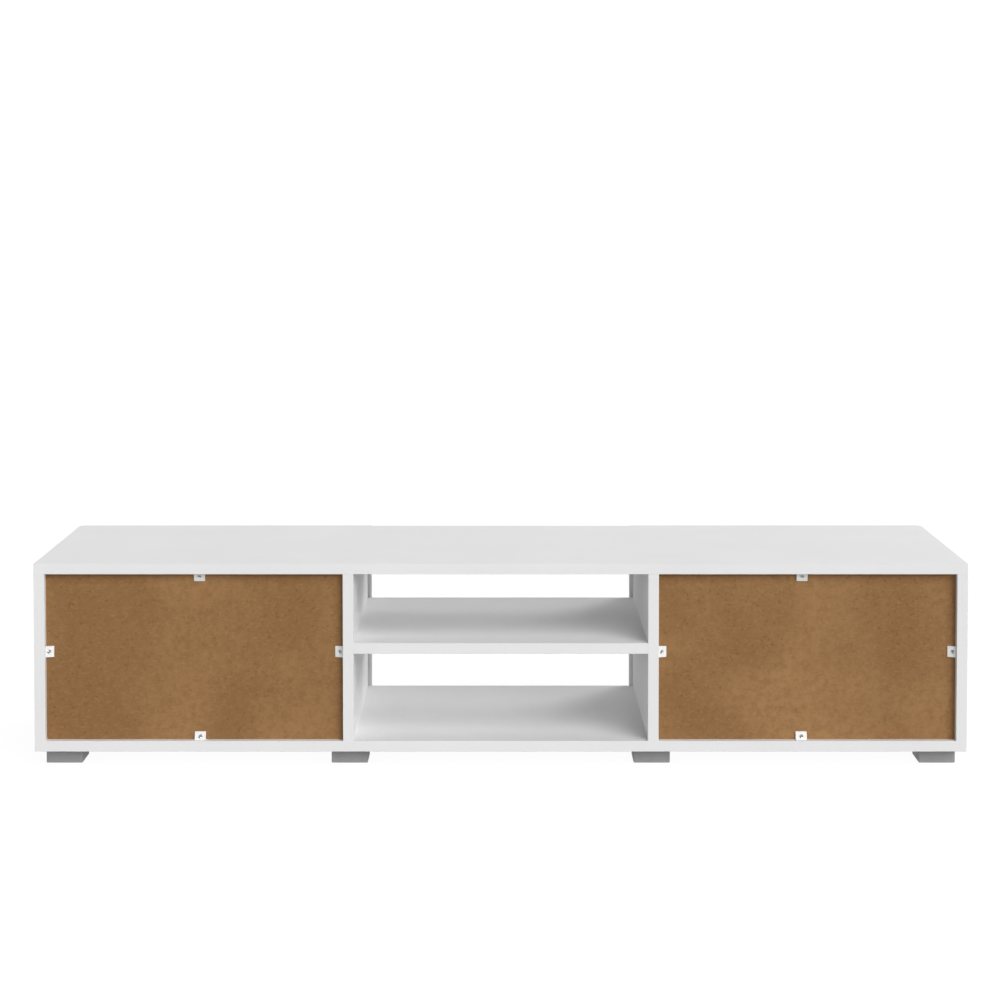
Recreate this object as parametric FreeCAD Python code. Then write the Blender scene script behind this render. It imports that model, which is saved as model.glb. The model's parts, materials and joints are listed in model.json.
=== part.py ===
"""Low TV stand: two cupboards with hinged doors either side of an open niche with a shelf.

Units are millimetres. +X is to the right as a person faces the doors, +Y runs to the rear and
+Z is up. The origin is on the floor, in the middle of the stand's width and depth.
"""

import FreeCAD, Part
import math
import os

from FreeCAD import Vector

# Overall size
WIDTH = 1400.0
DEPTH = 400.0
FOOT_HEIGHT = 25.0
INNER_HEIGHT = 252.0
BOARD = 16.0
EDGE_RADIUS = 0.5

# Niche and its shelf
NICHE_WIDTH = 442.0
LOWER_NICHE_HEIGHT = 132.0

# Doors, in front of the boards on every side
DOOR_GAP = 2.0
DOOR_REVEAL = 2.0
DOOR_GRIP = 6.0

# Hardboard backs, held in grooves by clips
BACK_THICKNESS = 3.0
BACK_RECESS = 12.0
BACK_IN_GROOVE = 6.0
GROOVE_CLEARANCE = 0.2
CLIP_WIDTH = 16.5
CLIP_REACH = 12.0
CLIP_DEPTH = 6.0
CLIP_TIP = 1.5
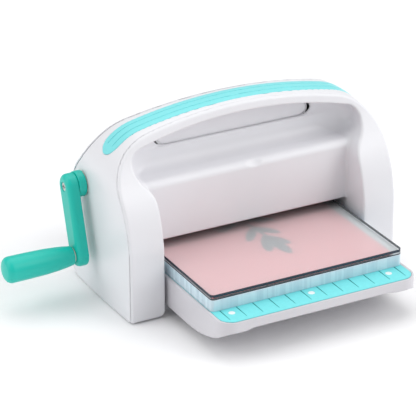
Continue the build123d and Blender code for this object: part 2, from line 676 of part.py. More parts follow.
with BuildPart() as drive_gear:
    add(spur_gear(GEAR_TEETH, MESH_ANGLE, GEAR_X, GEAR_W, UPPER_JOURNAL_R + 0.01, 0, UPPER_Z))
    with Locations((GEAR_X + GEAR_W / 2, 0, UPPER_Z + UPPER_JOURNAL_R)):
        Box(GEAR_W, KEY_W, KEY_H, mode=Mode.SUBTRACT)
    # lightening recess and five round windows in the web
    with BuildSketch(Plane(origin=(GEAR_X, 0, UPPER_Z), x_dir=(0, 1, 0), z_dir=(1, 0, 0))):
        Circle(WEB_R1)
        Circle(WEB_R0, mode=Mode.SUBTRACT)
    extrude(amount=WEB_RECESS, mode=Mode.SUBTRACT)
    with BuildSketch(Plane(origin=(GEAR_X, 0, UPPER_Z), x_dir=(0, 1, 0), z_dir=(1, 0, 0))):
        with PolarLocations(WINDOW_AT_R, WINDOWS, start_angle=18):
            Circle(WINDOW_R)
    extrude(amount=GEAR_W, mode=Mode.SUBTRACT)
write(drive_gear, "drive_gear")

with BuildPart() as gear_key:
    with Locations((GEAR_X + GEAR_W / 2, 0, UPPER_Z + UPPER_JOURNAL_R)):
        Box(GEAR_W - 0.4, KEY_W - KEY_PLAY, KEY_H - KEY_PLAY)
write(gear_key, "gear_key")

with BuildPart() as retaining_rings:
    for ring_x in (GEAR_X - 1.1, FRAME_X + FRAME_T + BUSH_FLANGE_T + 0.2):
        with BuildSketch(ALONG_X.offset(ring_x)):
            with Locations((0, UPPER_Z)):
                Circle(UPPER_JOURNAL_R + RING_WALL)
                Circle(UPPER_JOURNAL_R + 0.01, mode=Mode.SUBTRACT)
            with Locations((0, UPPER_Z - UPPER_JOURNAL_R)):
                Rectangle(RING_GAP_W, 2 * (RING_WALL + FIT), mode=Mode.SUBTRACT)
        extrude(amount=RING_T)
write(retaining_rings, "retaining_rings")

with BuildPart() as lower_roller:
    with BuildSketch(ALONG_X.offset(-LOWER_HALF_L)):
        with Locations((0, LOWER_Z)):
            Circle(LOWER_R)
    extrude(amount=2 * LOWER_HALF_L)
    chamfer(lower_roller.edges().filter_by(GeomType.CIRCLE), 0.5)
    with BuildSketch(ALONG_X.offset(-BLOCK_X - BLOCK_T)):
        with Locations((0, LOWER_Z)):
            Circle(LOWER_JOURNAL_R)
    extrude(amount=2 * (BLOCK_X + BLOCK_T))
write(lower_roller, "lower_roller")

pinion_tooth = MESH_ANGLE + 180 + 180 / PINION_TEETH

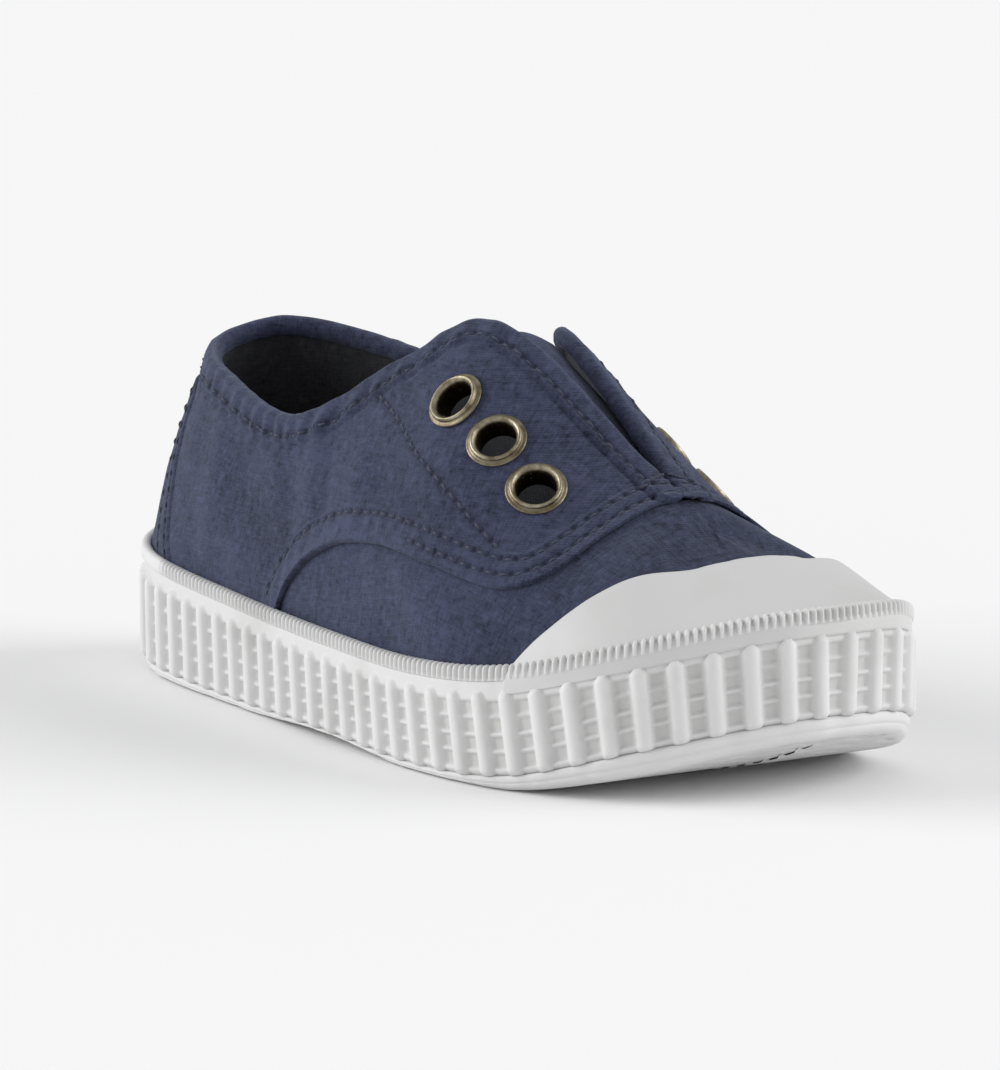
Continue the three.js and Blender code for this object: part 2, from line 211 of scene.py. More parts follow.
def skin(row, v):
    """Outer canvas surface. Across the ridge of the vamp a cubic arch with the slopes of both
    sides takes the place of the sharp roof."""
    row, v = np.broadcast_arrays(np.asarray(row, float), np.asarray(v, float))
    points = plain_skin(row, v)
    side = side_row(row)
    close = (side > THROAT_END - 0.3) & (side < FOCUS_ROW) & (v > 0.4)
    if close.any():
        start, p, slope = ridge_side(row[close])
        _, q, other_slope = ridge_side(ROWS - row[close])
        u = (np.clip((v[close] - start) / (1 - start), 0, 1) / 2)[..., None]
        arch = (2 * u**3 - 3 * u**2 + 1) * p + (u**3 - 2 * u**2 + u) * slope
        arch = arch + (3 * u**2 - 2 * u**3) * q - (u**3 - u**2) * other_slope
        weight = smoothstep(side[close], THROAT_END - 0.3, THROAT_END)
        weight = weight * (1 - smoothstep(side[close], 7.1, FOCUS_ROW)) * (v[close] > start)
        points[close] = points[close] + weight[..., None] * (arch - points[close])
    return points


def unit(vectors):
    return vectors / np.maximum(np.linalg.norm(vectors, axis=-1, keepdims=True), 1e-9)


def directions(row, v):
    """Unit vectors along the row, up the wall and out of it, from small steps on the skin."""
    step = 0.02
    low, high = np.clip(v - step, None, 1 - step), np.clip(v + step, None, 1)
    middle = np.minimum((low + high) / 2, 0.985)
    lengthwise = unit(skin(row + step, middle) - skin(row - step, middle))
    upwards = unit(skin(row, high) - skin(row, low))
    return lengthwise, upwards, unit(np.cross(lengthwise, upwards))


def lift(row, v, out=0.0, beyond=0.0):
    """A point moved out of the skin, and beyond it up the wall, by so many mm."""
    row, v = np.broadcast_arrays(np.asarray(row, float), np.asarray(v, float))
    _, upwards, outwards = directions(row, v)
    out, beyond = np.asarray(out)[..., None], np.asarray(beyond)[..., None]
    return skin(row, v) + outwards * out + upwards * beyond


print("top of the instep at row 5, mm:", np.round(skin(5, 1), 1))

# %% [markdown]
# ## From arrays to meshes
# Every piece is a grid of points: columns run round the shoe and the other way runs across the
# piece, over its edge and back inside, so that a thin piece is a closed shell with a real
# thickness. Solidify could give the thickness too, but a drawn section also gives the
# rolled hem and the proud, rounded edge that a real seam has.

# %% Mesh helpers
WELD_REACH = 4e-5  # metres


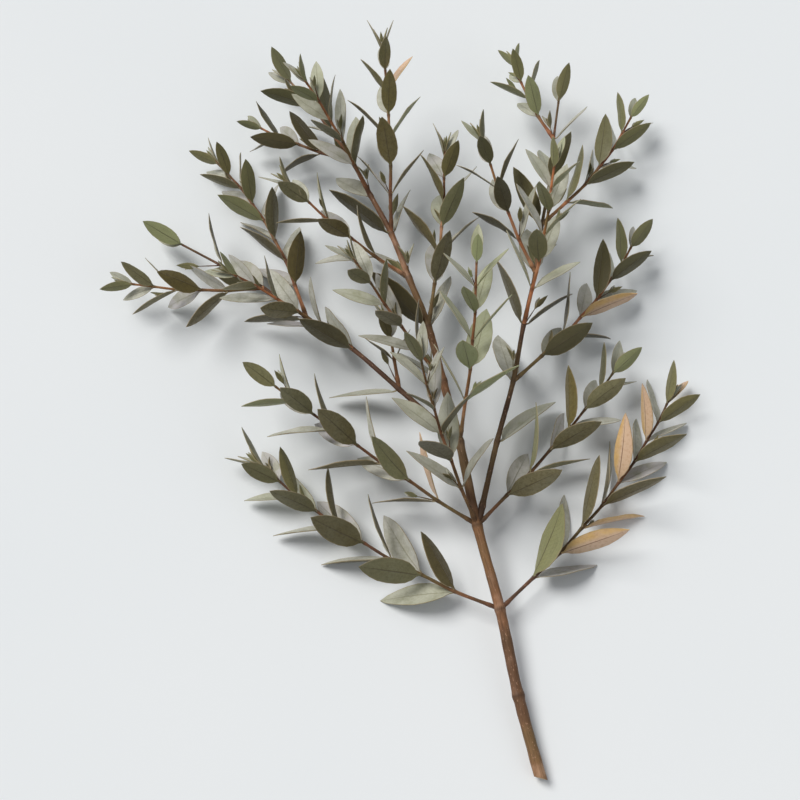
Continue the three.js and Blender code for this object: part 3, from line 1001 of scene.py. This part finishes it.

Problem details: Using the data above, restate word for word the lines from its opening line through the line that contains "DOOR_GRIP = 6.0", and no more.

Output for this task:
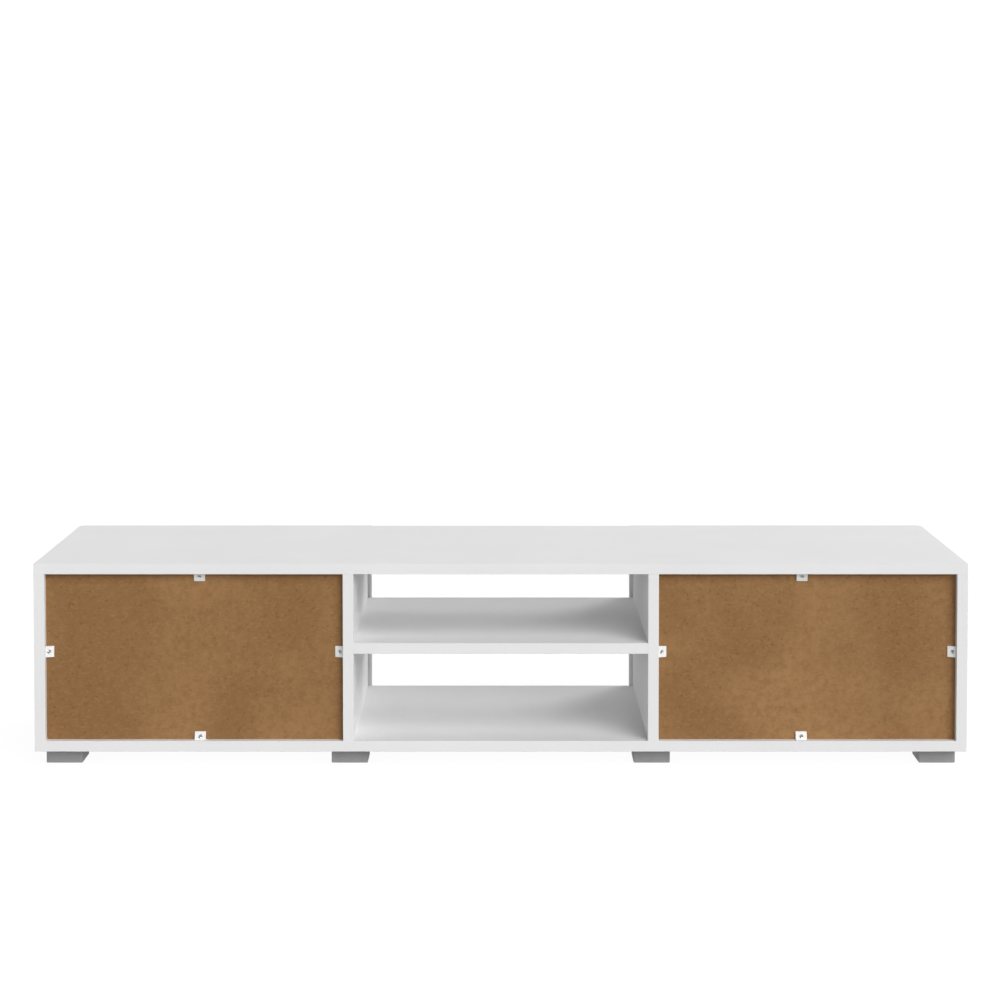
Recreate this object as parametric FreeCAD Python code. Then write the Blender scene script behind this render. It imports that model, which is saved as model.glb. The model's parts, materials and joints are listed in model.json.
=== part.py ===
"""Low TV stand: two cupboards with hinged doors either side of an open niche with a shelf.

Units are millimetres. +X is to the right as a person faces the doors, +Y runs to the rear and
+Z is up. The origin is on the floor, in the middle of the stand's width and depth.
"""

import FreeCAD, Part
import math
import os

from FreeCAD import Vector

# Overall size
WIDTH = 1400.0
DEPTH = 400.0
FOOT_HEIGHT = 25.0
INNER_HEIGHT = 252.0
BOARD = 16.0
EDGE_RADIUS = 0.5

# Niche and its shelf
NICHE_WIDTH = 442.0
LOWER_NICHE_HEIGHT = 132.0

# Doors, in front of the boards on every side
DOOR_GAP = 2.0
DOOR_REVEAL = 2.0
DOOR_GRIP = 6.0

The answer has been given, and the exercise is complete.